■ **WORK REQUIRED**: Copy every line of the data exactly, leaving nothing out.
● ● ● ●
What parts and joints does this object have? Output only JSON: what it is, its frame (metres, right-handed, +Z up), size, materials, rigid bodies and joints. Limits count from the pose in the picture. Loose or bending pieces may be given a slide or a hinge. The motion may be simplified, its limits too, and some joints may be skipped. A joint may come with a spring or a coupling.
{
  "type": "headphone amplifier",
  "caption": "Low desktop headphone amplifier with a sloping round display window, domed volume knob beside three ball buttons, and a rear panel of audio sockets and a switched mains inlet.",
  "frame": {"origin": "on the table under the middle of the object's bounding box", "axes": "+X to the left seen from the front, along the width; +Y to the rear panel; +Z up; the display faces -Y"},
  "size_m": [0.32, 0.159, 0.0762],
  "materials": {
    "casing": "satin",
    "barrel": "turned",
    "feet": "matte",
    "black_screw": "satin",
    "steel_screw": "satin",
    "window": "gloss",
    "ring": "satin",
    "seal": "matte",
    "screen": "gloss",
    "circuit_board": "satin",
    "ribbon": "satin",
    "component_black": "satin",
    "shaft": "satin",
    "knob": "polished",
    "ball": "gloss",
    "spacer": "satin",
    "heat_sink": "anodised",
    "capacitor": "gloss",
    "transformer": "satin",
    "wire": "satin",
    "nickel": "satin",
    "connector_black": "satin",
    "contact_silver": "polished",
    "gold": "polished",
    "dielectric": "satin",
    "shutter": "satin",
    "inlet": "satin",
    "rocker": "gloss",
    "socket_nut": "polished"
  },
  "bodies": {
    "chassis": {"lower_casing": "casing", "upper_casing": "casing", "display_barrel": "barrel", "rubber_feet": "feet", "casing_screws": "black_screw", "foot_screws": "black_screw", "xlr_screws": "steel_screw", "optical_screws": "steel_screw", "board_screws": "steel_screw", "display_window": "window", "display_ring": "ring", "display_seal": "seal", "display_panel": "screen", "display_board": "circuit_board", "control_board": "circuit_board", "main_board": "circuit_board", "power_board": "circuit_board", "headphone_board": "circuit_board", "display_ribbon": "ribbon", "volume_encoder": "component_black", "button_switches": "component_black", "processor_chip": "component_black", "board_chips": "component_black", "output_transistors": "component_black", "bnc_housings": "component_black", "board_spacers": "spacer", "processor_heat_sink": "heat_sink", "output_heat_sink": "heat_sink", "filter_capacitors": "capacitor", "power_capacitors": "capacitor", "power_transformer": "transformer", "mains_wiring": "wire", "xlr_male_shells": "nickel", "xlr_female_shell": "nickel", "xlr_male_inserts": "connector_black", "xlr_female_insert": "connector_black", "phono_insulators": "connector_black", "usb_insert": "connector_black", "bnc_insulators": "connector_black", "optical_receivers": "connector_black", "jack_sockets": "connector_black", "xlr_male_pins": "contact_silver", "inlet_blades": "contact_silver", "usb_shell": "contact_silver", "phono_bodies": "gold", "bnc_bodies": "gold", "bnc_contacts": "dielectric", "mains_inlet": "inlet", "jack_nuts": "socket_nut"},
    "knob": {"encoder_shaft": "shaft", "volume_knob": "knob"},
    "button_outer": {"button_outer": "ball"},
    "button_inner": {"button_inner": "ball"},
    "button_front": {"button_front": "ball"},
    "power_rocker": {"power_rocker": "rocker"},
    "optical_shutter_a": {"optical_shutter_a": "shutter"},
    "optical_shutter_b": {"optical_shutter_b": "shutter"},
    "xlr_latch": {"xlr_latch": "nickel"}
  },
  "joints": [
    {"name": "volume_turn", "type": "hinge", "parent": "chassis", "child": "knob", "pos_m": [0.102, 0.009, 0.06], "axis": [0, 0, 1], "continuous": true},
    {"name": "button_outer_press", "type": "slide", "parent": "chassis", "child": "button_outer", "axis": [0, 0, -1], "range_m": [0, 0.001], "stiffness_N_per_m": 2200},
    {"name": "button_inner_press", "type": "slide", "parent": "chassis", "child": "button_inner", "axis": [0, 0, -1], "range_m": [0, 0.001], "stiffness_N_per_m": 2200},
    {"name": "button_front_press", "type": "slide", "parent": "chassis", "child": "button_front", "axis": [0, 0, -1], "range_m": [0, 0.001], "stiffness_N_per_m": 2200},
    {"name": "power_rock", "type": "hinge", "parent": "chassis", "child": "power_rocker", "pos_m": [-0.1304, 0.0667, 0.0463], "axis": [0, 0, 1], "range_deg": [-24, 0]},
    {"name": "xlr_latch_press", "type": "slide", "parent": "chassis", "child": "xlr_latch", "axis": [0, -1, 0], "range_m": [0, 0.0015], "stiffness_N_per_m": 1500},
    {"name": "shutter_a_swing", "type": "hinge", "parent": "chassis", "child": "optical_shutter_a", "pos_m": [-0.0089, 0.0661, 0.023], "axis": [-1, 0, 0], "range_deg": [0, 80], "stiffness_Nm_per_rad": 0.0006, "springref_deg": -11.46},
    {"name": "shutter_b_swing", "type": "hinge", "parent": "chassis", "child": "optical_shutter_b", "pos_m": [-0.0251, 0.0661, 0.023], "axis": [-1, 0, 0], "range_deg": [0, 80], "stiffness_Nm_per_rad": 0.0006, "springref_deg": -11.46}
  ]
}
● ● ● ●
■ **EXERCISE ANSWER**:
What parts and joints does this object have? Output only JSON: what it is, its frame (metres, right-handed, +Z up), size, materials, rigid bodies and joints. Limits count from the pose in the picture. Loose or bending pieces may be given a slide or a hinge. The motion may be simplified, its limits too, and some joints may be skipped. A joint may come with a spring or a coupling.
{
  "type": "headphone amplifier",
  "caption": "Low desktop headphone amplifier with a sloping round display window, domed volume knob beside three ball buttons, and a rear panel of audio sockets and a switched mains inlet.",
  "frame": {"origin": "on the table under the middle of the object's bounding box", "axes": "+X to the left seen from the front, along the width; +Y to the rear panel; +Z up; the display faces -Y"},
  "size_m": [0.32, 0.159, 0.0762],
  "materials": {
    "casing": "satin",
    "barrel": "turned",
    "feet": "matte",
    "black_screw": "satin",
    "steel_screw": "satin",
    "window": "gloss",
    "ring": "satin",
    "seal": "matte",
    "screen": "gloss",
    "circuit_board": "satin",
    "ribbon": "satin",
    "component_black": "satin",
    "shaft": "satin",
    "knob": "polished",
    "ball": "gloss",
    "spacer": "satin",
    "heat_sink": "anodised",
    "capacitor": "gloss",
    "transformer": "satin",
    "wire": "satin",
    "nickel": "satin",
    "connector_black": "satin",
    "contact_silver": "polished",
    "gold": "polished",
    "dielectric": "satin",
    "shutter": "satin",
    "inlet": "satin",
    "rocker": "gloss",
    "socket_nut": "polished"
  },
  "bodies": {
    "chassis": {"lower_casing": "casing", "upper_casing": "casing", "display_barrel": "barrel", "rubber_feet": "feet", "casing_screws": "black_screw", "foot_screws": "black_screw", "xlr_screws": "steel_screw", "optical_screws": "steel_screw", "board_screws": "steel_screw", "display_window": "window", "display_ring": "ring", "display_seal": "seal", "display_panel": "screen", "display_board": "circuit_board", "control_board": "circuit_board", "main_board": "circuit_board", "power_board": "circuit_board", "headphone_board": "circuit_board", "display_ribbon": "ribbon", "volume_encoder": "component_black", "button_switches": "component_black", "processor_chip": "component_black", "board_chips": "component_black", "output_transistors": "component_black", "bnc_housings": "component_black", "board_spacers": "spacer", "processor_heat_sink": "heat_sink", "output_heat_sink": "heat_sink", "filter_capacitors": "capacitor", "power_capacitors": "capacitor", "power_transformer": "transformer", "mains_wiring": "wire", "xlr_male_shells": "nickel", "xlr_female_shell": "nickel", "xlr_male_inserts": "connector_black", "xlr_female_insert": "connector_black", "phono_insulators": "connector_black", "usb_insert": "connector_black", "bnc_insulators": "connector_black", "optical_receivers": "connector_black", "jack_sockets": "connector_black", "xlr_male_pins": "contact_silver", "inlet_blades": "contact_silver", "usb_shell": "contact_silver", "phono_bodies": "gold", "bnc_bodies": "gold", "bnc_contacts": "dielectric", "mains_inlet": "inlet", "jack_nuts": "socket_nut"},
    "knob": {"encoder_shaft": "shaft", "volume_knob": "knob"},
    "button_outer": {"button_outer": "ball"},
    "button_inner": {"button_inner": "ball"},
    "button_front": {"button_front": "ball"},
    "power_rocker": {"power_rocker": "rocker"},
    "optical_shutter_a": {"optical_shutter_a": "shutter"},
    "optical_shutter_b": {"optical_shutter_b": "shutter"},
    "xlr_latch": {"xlr_latch": "nickel"}
  },
  "joints": [
    {"name": "volume_turn", "type": "hinge", "parent": "chassis", "child": "knob", "pos_m": [0.102, 0.009, 0.06], "axis": [0, 0, 1], "continuous": true},
    {"name": "button_outer_press", "type": "slide", "parent": "chassis", "child": "button_outer", "axis": [0, 0, -1], "range_m": [0, 0.001], "stiffness_N_per_m": 2200},
    {"name": "button_inner_press", "type": "slide", "parent": "chassis", "child": "button_inner", "axis": [0, 0, -1], "range_m": [0, 0.001], "stiffness_N_per_m": 2200},
    {"name": "button_front_press", "type": "slide", "parent": "chassis", "child": "button_front", "axis": [0, 0, -1], "range_m": [0, 0.001], "stiffness_N_per_m": 2200},
    {"name": "power_rock", "type": "hinge", "parent": "chassis", "child": "power_rocker", "pos_m": [-0.1304, 0.0667, 0.0463], "axis": [0, 0, 1], "range_deg": [-24, 0]},
    {"name": "xlr_latch_press", "type": "slide", "parent": "chassis", "child": "xlr_latch", "axis": [0, -1, 0], "range_m": [0, 0.0015], "stiffness_N_per_m": 1500},
    {"name": "shutter_a_swing", "type": "hinge", "parent": "chassis", "child": "optical_shutter_a", "pos_m": [-0.0089, 0.0661, 0.023], "axis": [-1, 0, 0], "range_deg": [0, 80], "stiffness_Nm_per_rad": 0.0006, "springref_deg": -11.46},
    {"name": "shutter_b_swing", "type": "hinge", "parent": "chassis", "child": "optical_shutter_b", "pos_m": [-0.0251, 0.0661, 0.023], "axis": [-1, 0, 0], "range_deg": [0, 80], "stiffness_Nm_per_rad": 0.0006, "springref_deg": -11.46}
  ]
}